- What you are asked to do -
Write out the whole listing word for word.

- Recorded data -

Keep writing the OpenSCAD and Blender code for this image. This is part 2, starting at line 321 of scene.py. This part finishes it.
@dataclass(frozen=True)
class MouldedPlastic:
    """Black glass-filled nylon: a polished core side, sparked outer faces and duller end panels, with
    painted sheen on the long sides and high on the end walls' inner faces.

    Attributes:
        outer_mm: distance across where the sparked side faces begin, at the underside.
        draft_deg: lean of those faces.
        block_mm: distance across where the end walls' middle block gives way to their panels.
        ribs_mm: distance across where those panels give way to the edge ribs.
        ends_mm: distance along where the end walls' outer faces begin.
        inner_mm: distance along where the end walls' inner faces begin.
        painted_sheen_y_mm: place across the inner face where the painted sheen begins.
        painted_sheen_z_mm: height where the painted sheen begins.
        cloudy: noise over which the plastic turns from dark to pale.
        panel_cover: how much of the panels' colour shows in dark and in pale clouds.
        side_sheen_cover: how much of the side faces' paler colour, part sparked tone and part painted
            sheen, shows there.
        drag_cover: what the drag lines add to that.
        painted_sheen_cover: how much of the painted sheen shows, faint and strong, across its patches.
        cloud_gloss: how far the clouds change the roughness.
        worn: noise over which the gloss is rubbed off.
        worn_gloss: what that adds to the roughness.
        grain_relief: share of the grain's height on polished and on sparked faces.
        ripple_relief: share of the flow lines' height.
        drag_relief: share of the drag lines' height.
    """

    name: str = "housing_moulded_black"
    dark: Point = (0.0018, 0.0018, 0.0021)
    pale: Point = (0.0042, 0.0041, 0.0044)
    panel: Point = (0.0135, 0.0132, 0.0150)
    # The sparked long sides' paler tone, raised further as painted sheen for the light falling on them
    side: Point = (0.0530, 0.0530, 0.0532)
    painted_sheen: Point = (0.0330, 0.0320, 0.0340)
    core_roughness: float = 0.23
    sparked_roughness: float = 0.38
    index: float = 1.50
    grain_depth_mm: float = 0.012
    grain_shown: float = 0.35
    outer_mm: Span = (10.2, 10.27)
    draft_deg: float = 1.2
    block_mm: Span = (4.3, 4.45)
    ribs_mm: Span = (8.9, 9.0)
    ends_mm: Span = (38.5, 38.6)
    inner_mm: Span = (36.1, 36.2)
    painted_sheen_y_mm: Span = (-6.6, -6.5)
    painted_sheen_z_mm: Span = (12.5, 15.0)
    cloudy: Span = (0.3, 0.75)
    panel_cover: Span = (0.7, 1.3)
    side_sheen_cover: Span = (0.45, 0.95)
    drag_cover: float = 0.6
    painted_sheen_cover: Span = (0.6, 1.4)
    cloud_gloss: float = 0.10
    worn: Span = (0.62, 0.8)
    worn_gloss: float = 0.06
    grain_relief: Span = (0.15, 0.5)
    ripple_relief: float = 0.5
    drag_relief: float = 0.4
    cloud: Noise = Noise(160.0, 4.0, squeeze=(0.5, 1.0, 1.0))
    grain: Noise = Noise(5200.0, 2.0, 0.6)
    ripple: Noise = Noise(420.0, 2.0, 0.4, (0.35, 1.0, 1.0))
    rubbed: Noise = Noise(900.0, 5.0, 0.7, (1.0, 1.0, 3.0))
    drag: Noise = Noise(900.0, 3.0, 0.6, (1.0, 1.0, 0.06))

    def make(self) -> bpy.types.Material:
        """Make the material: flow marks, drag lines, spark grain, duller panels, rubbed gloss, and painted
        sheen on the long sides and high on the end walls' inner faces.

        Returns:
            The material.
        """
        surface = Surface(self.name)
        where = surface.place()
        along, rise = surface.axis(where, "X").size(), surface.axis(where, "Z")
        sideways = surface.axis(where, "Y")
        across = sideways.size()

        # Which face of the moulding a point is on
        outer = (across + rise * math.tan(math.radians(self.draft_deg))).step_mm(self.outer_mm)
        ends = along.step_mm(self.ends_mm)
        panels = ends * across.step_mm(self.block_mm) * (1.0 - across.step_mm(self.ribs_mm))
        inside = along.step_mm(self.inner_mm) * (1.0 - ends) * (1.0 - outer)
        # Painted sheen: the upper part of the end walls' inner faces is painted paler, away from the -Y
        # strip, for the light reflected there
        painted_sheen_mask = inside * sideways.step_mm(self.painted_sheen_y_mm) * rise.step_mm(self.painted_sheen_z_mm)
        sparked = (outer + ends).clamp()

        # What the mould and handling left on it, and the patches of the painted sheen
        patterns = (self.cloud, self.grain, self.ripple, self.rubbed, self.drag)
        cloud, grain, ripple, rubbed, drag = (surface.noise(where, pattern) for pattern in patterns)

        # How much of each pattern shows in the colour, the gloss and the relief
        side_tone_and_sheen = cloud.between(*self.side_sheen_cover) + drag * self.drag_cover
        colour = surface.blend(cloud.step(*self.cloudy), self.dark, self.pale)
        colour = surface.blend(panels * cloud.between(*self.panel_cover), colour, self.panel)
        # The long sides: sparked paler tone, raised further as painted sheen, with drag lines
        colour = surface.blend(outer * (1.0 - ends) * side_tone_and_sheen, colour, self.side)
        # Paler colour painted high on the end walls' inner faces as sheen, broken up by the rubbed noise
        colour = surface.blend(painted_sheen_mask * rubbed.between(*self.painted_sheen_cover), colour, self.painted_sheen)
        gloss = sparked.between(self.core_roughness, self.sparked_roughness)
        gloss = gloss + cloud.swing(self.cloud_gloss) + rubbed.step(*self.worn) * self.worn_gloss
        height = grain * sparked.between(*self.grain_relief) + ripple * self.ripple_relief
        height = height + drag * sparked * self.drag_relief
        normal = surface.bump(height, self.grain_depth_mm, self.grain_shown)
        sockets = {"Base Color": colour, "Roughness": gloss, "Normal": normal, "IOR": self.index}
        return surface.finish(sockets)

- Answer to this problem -
Keep writing the OpenSCAD and Blender code for this image. This is part 2, starting at line 321 of scene.py. This part finishes it.
@dataclass(frozen=True)
class MouldedPlastic:
    """Black glass-filled nylon: a polished core side, sparked outer faces and duller end panels, with
    painted sheen on the long sides and high on the end walls' inner faces.

    Attributes:
        outer_mm: distance across where the sparked side faces begin, at the underside.
        draft_deg: lean of those faces.
        block_mm: distance across where the end walls' middle block gives way to their panels.
        ribs_mm: distance across where those panels give way to the edge ribs.
        ends_mm: distance along where the end walls' outer faces begin.
        inner_mm: distance along where the end walls' inner faces begin.
        painted_sheen_y_mm: place across the inner face where the painted sheen begins.
        painted_sheen_z_mm: height where the painted sheen begins.
        cloudy: noise over which the plastic turns from dark to pale.
        panel_cover: how much of the panels' colour shows in dark and in pale clouds.
        side_sheen_cover: how much of the side faces' paler colour, part sparked tone and part painted
            sheen, shows there.
        drag_cover: what the drag lines add to that.
        painted_sheen_cover: how much of the painted sheen shows, faint and strong, across its patches.
        cloud_gloss: how far the clouds change the roughness.
        worn: noise over which the gloss is rubbed off.
        worn_gloss: what that adds to the roughness.
        grain_relief: share of the grain's height on polished and on sparked faces.
        ripple_relief: share of the flow lines' height.
        drag_relief: share of the drag lines' height.
    """

    name: str = "housing_moulded_black"
    dark: Point = (0.0018, 0.0018, 0.0021)
    pale: Point = (0.0042, 0.0041, 0.0044)
    panel: Point = (0.0135, 0.0132, 0.0150)
    # The sparked long sides' paler tone, raised further as painted sheen for the light falling on them
    side: Point = (0.0530, 0.0530, 0.0532)
    painted_sheen: Point = (0.0330, 0.0320, 0.0340)
    core_roughness: float = 0.23
    sparked_roughness: float = 0.38
    index: float = 1.50
    grain_depth_mm: float = 0.012
    grain_shown: float = 0.35
    outer_mm: Span = (10.2, 10.27)
    draft_deg: float = 1.2
    block_mm: Span = (4.3, 4.45)
    ribs_mm: Span = (8.9, 9.0)
    ends_mm: Span = (38.5, 38.6)
    inner_mm: Span = (36.1, 36.2)
    painted_sheen_y_mm: Span = (-6.6, -6.5)
    painted_sheen_z_mm: Span = (12.5, 15.0)
    cloudy: Span = (0.3, 0.75)
    panel_cover: Span = (0.7, 1.3)
    side_sheen_cover: Span = (0.45, 0.95)
    drag_cover: float = 0.6
    painted_sheen_cover: Span = (0.6, 1.4)
    cloud_gloss: float = 0.10
    worn: Span = (0.62, 0.8)
    worn_gloss: float = 0.06
    grain_relief: Span = (0.15, 0.5)
    ripple_relief: float = 0.5
    drag_relief: float = 0.4
    cloud: Noise = Noise(160.0, 4.0, squeeze=(0.5, 1.0, 1.0))
    grain: Noise = Noise(5200.0, 2.0, 0.6)
    ripple: Noise = Noise(420.0, 2.0, 0.4, (0.35, 1.0, 1.0))
    rubbed: Noise = Noise(900.0, 5.0, 0.7, (1.0, 1.0, 3.0))
    drag: Noise = Noise(900.0, 3.0, 0.6, (1.0, 1.0, 0.06))

    def make(self) -> bpy.types.Material:
        """Make the material: flow marks, drag lines, spark grain, duller panels, rubbed gloss, and painted
        sheen on the long sides and high on the end walls' inner faces.

        Returns:
            The material.
        """
        surface = Surface(self.name)
        where = surface.place()
        along, rise = surface.axis(where, "X").size(), surface.axis(where, "Z")
        sideways = surface.axis(where, "Y")
        across = sideways.size()

        # Which face of the moulding a point is on
        outer = (across + rise * math.tan(math.radians(self.draft_deg))).step_mm(self.outer_mm)
        ends = along.step_mm(self.ends_mm)
        panels = ends * across.step_mm(self.block_mm) * (1.0 - across.step_mm(self.ribs_mm))
        inside = along.step_mm(self.inner_mm) * (1.0 - ends) * (1.0 - outer)
        # Painted sheen: the upper part of the end walls' inner faces is painted paler, away from the -Y
        # strip, for the light reflected there
        painted_sheen_mask = inside * sideways.step_mm(self.painted_sheen_y_mm) * rise.step_mm(self.painted_sheen_z_mm)
        sparked = (outer + ends).clamp()

        # What the mould and handling left on it, and the patches of the painted sheen
        patterns = (self.cloud, self.grain, self.ripple, self.rubbed, self.drag)
        cloud, grain, ripple, rubbed, drag = (surface.noise(where, pattern) for pattern in patterns)

        # How much of each pattern shows in the colour, the gloss and the relief
        side_tone_and_sheen = cloud.between(*self.side_sheen_cover) + drag * self.drag_cover
        colour = surface.blend(cloud.step(*self.cloudy), self.dark, self.pale)
        colour = surface.blend(panels * cloud.between(*self.panel_cover), colour, self.panel)
        # The long sides: sparked paler tone, raised further as painted sheen, with drag lines
        colour = surface.blend(outer * (1.0 - ends) * side_tone_and_sheen, colour, self.side)
        # Paler colour painted high on the end walls' inner faces as sheen, broken up by the rubbed noise
        colour = surface.blend(painted_sheen_mask * rubbed.between(*self.painted_sheen_cover), colour, self.painted_sheen)
        gloss = sparked.between(self.core_roughness, self.sparked_roughness)
        gloss = gloss + cloud.swing(self.cloud_gloss) + rubbed.step(*self.worn) * self.worn_gloss
        height = grain * sparked.between(*self.grain_relief) + ripple * self.ripple_relief
        height = height + drag * sparked * self.drag_relief
        normal = surface.bump(height, self.grain_depth_mm, self.grain_shown)
        sockets = {"Base Color": colour, "Roughness": gloss, "Normal": normal, "IOR": self.index}
        return surface.finish(sockets)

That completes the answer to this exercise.